To run this example, put this code in your desk at gen/faslus.hoon and run +faslus in your dojo.

/+  time-to-id
::
:-  %say
|=  {{now/@da * *} $~ $~}
:-  %noun
(time-to-id now)

produces: "c.314d" (or something similar depending on when you run it).

You can import multiple libraries with a single /+ rune by separating them with commas.

Replace the code in gen/faslus.hoon with the following:

/+  time-to-id, hep-to-cab
::
:-  %say
|=  {{now/@da * *} $~ $~}
:-  %noun
=/  id  (time-to-id now)
=/  str  "my-id-is-{id}"
(hep-to-cab (crip str))

This should print something like my_id_is_c.3588.

Another feature of the /+ rune (and /- below) is the ability to specify the ship and case from which to load the library.

Example:

/+  time-to-id, hep-to-cab/4/~zod

will load the hep-to-cab library from ~zod at %clay revision 4.

/- import from sur/

The /- rune accepts a filename as an argument. It interprets that filename as a hoon source file within the sur directory. The sur directory contains shared structures that can be used by other parts of urbit. This is somewhat similar to including a header file in C.

Example:

/-  talk
::
*serial:talk

produces: 0v0

/- can also take multiple files as arguments, and the ship and case of those arguments can be specified. See the /+ docs for more details about the syntax for those features.

Testing

Ford is the vane utilized for unit testing, which are the the simplest sort of test one may perform on software that is one step removed from manual testing. Ford itself does not have testing capabilities built in, rather Ford has a more general capability known as rendering which is utilized by the +test generator to perform the tests. The walkthrough which follows this lesson goes into more detail.

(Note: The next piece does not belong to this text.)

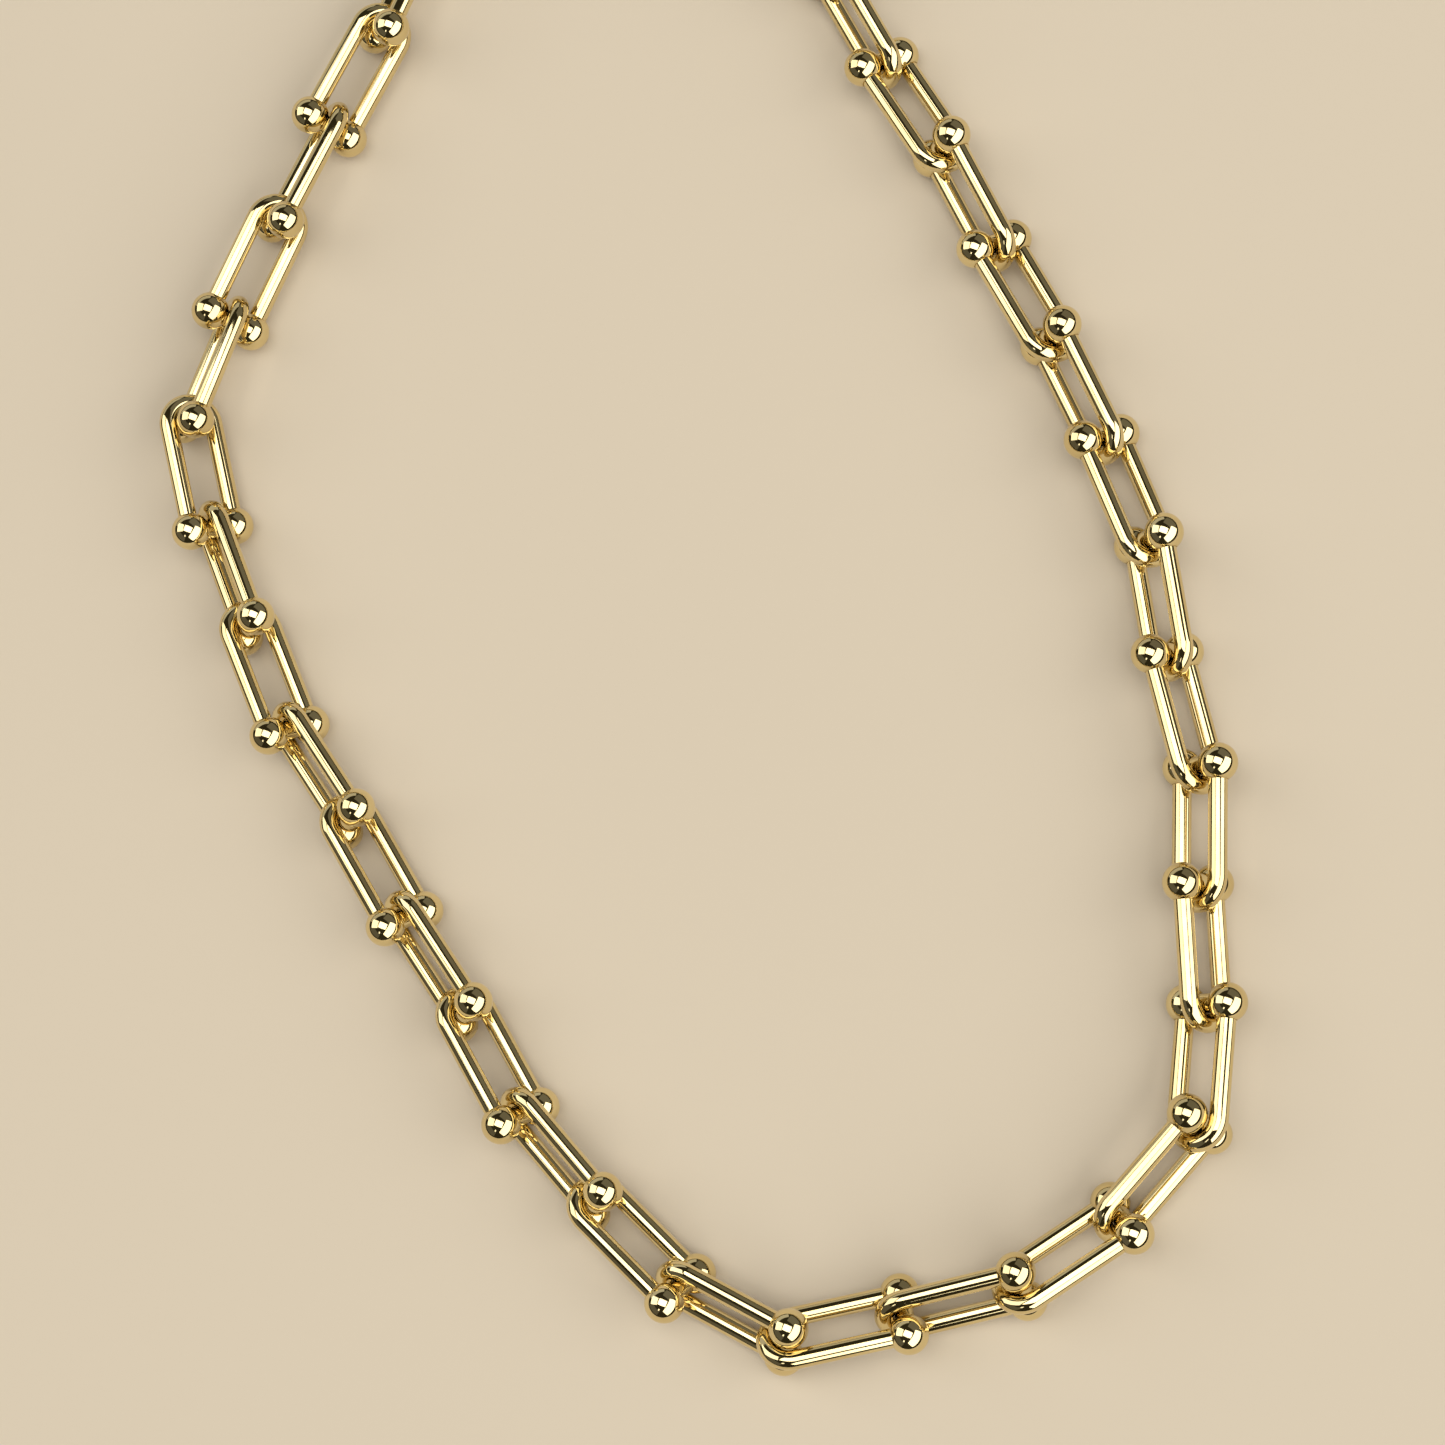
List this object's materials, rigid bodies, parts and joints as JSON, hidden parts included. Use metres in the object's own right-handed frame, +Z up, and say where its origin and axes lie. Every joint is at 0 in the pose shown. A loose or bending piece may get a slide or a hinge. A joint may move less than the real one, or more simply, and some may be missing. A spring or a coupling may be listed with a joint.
{
  "type": "chain necklace",
  "caption": "Chain necklace of round-wire U links with ball ends, each link hinged on the crossbar before it, with a lobster clasp and an end ring, shown undone.",
  "frame": {"origin": "bottom centre of the bounding box of the necklace as it lies, on the surface that it rests on", "axes": "+Z up from the surface, +Y from the front of the loop to the clasp, +X to the wearer's left when the clasp is behind the neck"},
  "size_m": [0.1032, 0.2, 0.0085],
  "materials": {
    "polished_gold": "polished gold plate",
    "spring_steel": "bare spring steel"
  },
  "bodies": {
    "link_01": {"link_01": "polished_gold"},
    "link_02": {"link_02": "polished_gold"},
    "link_03": {"link_03": "polished_gold"},
    "link_04": {"link_04": "polished_gold"},
    "link_05": {"link_05": "polished_gold"},
    "link_06": {"link_06": "polished_gold"},
    "link_07": {"link_07": "polished_gold"},
    "link_08": {"link_08": "polished_gold"},
    "link_09": {"link_09": "polished_gold"},
    "link_10": {"link_10": "polished_gold"},
    "link_11": {"link_11": "polished_gold"},
    "link_12": {"link_12": "polished_gold"},
    "link_13": {"link_13": "polished_gold"},
    "link_14": {"link_14": "polished_gold"},
    "link_15": {"link_15": "polished_gold"},
    "link_16": {"link_16": "polished_gold"},
    "link_17": {"link_17": "polished_gold"},
    "link_18": {"link_18": "polished_gold"},
    "link_19": {"link_19": "polished_gold"},
    "link_20": {"link_20": "polished_gold"},
    "link_21": {"link_21": "polished_gold"},
    "link_22": {"link_22": "polished_gold"},
    "link_23": {"link_23": "polished_gold"},
    "link_24": {"link_24": "polished_gold"},
    "link_25": {"link_25": "polished_gold"},
    "link_26": {"link_26": "polished_gold"},
    "link_27": {"link_27": "polished_gold"},
    "link_28": {"link_28": "polished_gold"},
    "link_29": {"link_29": "polished_gold"},
    "link_30": {"link_30": "polished_gold"},
    "link_31": {"link_31": "polished_gold"},
    "link_32": {"link_32": "polished_gold"},
    "link_33": {"link_33": "polished_gold"},
    "link_34": {"link_34": "polished_gold"},
    "link_35": {"link_35": "polished_gold"},
    "link_36": {"link_36": "polished_gold"},
    "link_37": {"link_37": "polished_gold"},
    "end_ring": {"end_ring": "polished_gold"},
    "clasp_ring": {"clasp_ring": "polished_gold"},
    "clasp": {"clasp_body": "polished_gold", "clasp_pin": "polished_gold", "clasp_spring": "spring_steel"},
    "clasp_lever": {"clasp_lever": "polished_gold"}
  },
  "joints": [
    {"name": "crossbar_01_hinge", "type": "hinge", "parent": "link_02", "child": "link_01", "pos_m": [0.00248, 0.08242, 0.00422], "axis": [-0.3352, 0.0172, -0.942], "range_deg": [-90, 80]},
    {"name": "crossbar_02_hinge", "type": "hinge", "parent": "link_03", "child": "link_02", "pos_m": [-0.00325, 0.07234, 0.00311], "axis": [0.8274, -0.433, -0.3577], "range_deg": [-80, 95]},
    {"name": "crossbar_03_hinge", "type": "hinge", "parent": "link_04", "child": "link_03", "pos_m": [-0.00992, 0.06287, 0.00411], "axis": [0.4027, -0.1868, 0.896], "range_deg": [-75, 85]},
    {"name": "crossbar_04_hinge", "type": "hinge", "parent": "link_05", "child": "link_04", "pos_m": [-0.01699, 0.05369, 0.00319], "axis": [0.7024, -0.4922, -0.5142], "range_deg": [-80, 95]},
    {"name": "crossbar_05_hinge", "type": "hinge", "parent": "link_06", "child": "link_05", "pos_m": [-0.02292, 0.04375, 0.00389], "axis": [-0.5301, 0.2589, -0.8074], "range_deg": [-90, 85]},
    {"name": "crossbar_06_hinge", "type": "hinge", "parent": "link_07", "child": "link_06", "pos_m": [-0.03002, 0.03457, 0.00336], "axis": [-0.6558, 0.474, 0.5876], "range_deg": [-95, 80]},
    {"name": "crossbar_07_hinge", "type": "hinge", "parent": "link_08", "child": "link_07", "pos_m": [-0.0365, 0.02496, 0.00392], "axis": [-0.4974, 0.2884, -0.8182], "range_deg": [-85, 90]},
    {"name": "crossbar_08_hinge", "type": "hinge", "parent": "link_09", "child": "link_08", "pos_m": [-0.04305, 0.0154, 0.00333], "axis": [0.6922, -0.4387, -0.5731], "range_deg": [-80, 95]},
    {"name": "crossbar_09_hinge", "type": "hinge", "parent": "link_10", "child": "link_09", "pos_m": [-0.04845, 0.00515, 0.00396], "axis": [0.5036, -0.213, 0.8373], "range_deg": [-80, 55]},
    {"name": "crossbar_10_hinge", "type": "hinge", "parent": "link_11", "child": "link_10", "pos_m": [-0.04747, -0.00642, 0.00326], "axis": [0.8334, 0.1053, -0.5426], "range_deg": [-75, 100]},
    {"name": "crossbar_11_hinge", "type": "hinge", "parent": "link_12", "child": "link_11", "pos_m": [-0.04457, -0.01764, 0.00396], "axis": [-0.5149, -0.186, -0.8368], "range_deg": [-85, 80]},
    {"name": "crossbar_12_hinge", "type": "hinge", "parent": "link_13", "child": "link_12", "pos_m": [-0.04186, -0.02891, 0.00333], "axis": [-0.789, -0.2215, 0.5731], "range_deg": [-100, 75]},
    {"name": "crossbar_13_hinge", "type": "hinge", "parent": "link_14", "child": "link_13", "pos_m": [-0.03662, -0.03925, 0.00389], "axis": [-0.5071, -0.301, -0.8076], "range_deg": [-90, 85]},
    {"name": "crossbar_14_hinge", "type": "hinge", "parent": "link_15", "child": "link_14", "pos_m": [-0.03239, -0.05006, 0.00339], "axis": [0.7342, 0.3146, -0.6016], "range_deg": [-80, 95]},
    {"name": "crossbar_15_hinge", "type": "hinge", "parent": "link_16", "child": "link_15", "pos_m": [-0.02729, -0.06047, 0.00387], "axis": [0.5262, 0.294, 0.7979], "range_deg": [-85, 90]},
    {"name": "crossbar_16_hinge", "type": "hinge", "parent": "link_17", "child": "link_16", "pos_m": [-0.02325, -0.07135, 0.00339], "axis": [0.7399, 0.301, -0.6016], "range_deg": [-75, 100]},
    {"name": "crossbar_17_hinge", "type": "hinge", "parent": "link_18", "child": "link_17", "pos_m": [-0.01678, -0.08098, 0.00392], "axis": [-0.4557, -0.3514, -0.8178], "range_deg": [-80, 95]},
    {"name": "crossbar_18_hinge", "type": "hinge", "parent": "link_19", "child": "link_18", "pos_m": [-0.00985, -0.09026, 0.00329], "axis": [-0.6461, -0.5202, 0.5586], "range_deg": [-90, 70]},
    {"name": "crossbar_19_hinge", "type": "hinge", "parent": "link_19", "child": "link_20", "pos_m": [-0.00029, -0.09686, 0.00394], "axis": [-0.2799, -0.4879, -0.8268], "range_deg": [-50, 105]},
    {"name": "crossbar_20_hinge", "type": "hinge", "parent": "link_20", "child": "link_21", "pos_m": [0.01131, -0.09583, 0.00322], "axis": [-0.1097, 0.8424, -0.5275], "range_deg": [-10, 95]},
    {"name": "crossbar_21_hinge", "type": "hinge", "parent": "link_21", "child": "link_22", "pos_m": [0.02286, -0.09493, 0.00394], "axis": [-0.0951, 0.553, 0.8277], "range_deg": [-110, 4]},
    {"name": "crossbar_22_hinge", "type": "hinge", "parent": "link_22", "child": "link_23", "pos_m": [0.03332, -0.08994, 0.00333], "axis": [-0.3804, 0.7264, -0.5723], "range_deg": [-70, 100]},
    {"name": "crossbar_23_hinge", "type": "hinge", "parent": "link_23", "child": "link_24", "pos_m": [0.04207, -0.08231, 0.00389], "axis": [0.4165, -0.4178, -0.8074], "range_deg": [-50, 105]},
    {"name": "crossbar_24_hinge", "type": "hinge", "parent": "link_24", "child": "link_25", "pos_m": [0.04466, -0.07096, 0.00326], "axis": [0.8253, -0.1566, 0.5425], "range_deg": [-100, 75]},
    {"name": "crossbar_25_hinge", "type": "hinge", "parent": "link_25", "child": "link_26", "pos_m": [0.0458, -0.05943, 0.00381], "axis": [0.6301, -0.0256, -0.7761], "range_deg": [-90, 85]},
    {"name": "crossbar_26_hinge", "type": "hinge", "parent": "link_26", "child": "link_27", "pos_m": [0.04793, -0.04802, 0.00359], "axis": [-0.7212, 0.1217, -0.682], "range_deg": [-75, 100]},
    {"name": "crossbar_27_hinge", "type": "hinge", "parent": "link_27", "child": "link_28", "pos_m": [0.04668, -0.03645, 0.00368], "axis": [-0.6903, -0.0799, 0.7191], "range_deg": [-85, 90]},
    {"name": "crossbar_28_hinge", "type": "hinge", "parent": "link_28", "child": "link_29", "pos_m": [0.04678, -0.02485, 0.00376], "axis": [-0.6561, 0.0118, -0.7546], "range_deg": [-70, 95]},
    {"name": "crossbar_29_hinge", "type": "hinge", "parent": "link_29", "child": "link_30", "pos_m": [0.04396, -0.01357, 0.00339], "axis": [0.7795, 0.1737, -0.6018], "range_deg": [-90, 85]},
    {"name": "crossbar_30_hinge", "type": "hinge", "parent": "link_30", "child": "link_31", "pos_m": [0.04065, -0.00246, 0.00394], "axis": [0.5466, 0.1225, 0.8284], "range_deg": [-90, 85]},
    {"name": "crossbar_31_hinge", "type": "hinge", "parent": "link_31", "child": "link_32", "pos_m": [0.03658, 0.0084, 0.00326], "axis": [0.7962, 0.2645, -0.5441], "range_deg": [-95, 80]},
    {"name": "crossbar_32_hinge", "type": "hinge", "parent": "link_32", "child": "link_33", "pos_m": [0.03296, 0.01939, 0.00399], "axis": [-0.5198, -0.1152, -0.8465], "range_deg": [-85, 90]},
    {"name": "crossbar_33_hinge", "type": "hinge", "parent": "link_33", "child": "link_34", "pos_m": [0.0283, 0.03001, 0.00319], "axis": [-0.7989, -0.3117, 0.5144], "range_deg": [-80, 95]},
    {"name": "crossbar_34_hinge", "type": "hinge", "parent": "link_34", "child": "link_35", "pos_m": [0.02431, 0.04086, 0.00411], "axis": [-0.4358, -0.0844, -0.8961], "range_deg": [-105, 70]},
    {"name": "crossbar_35_hinge", "type": "hinge", "parent": "link_35", "child": "link_36", "pos_m": [0.0237, 0.05242, 0.00324], "axis": [0.9274, 0.021, -0.3736], "range_deg": [-100, 75]},
    {"name": "crossbar_36_hinge", "type": "hinge", "parent": "link_36", "child": "link_37", "pos_m": [0.02437, 0.06396, 0.00424], "axis": [0.2875, -0.0998, 0.9526], "range_deg": [-65, 110]},
    {"name": "end_ring_swing", "type": "hinge", "parent": "link_01", "child": "end_ring", "pos_m": [0.00643, 0.09533, 0.00305], "axis": [0.3352, -0.0172, 0.942], "range_deg": [-90, 90]},
    {"name": "clasp_ring_swing", "type": "hinge", "parent": "link_37", "child": "clasp_ring", "pos_m": [0.02898, 0.07446, 0.00245], "axis": [-0.8819, 0.424, 0.2059], "range_deg": [-80, 80]},
    {"name": "clasp_swing", "type": "hinge", "parent": "clasp_ring", "child": "clasp", "pos_m": [0.03037, 0.07715, 0.00286], "axis": [0.2124, -0.0325, 0.9766], "range_deg": [-35, 35]},
    {"name": "lever_open", "type": "hinge", "parent": "clasp", "child": "clasp_lever", "pos_m": [0.03163, 0.08033, 0.00269], "axis": [-0.2124, 0.0325, -0.9766], "range_deg": [0, 20], "stiffness_Nm_per_rad": 0.01, "springref_deg": -17.19}
  ]
}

One typically tests software by feeding it inputs and seeing if the outputs matches what is expected (something that is determined manually by the engineer). Unit tests work with only a single "module" at a time. What exactly is meant by this is shown by example in the following walkthrough, but for now it suffices to say that unit tests are in contrast with larger scale tests variously known as end-to-end tests, system tests, and integration tests.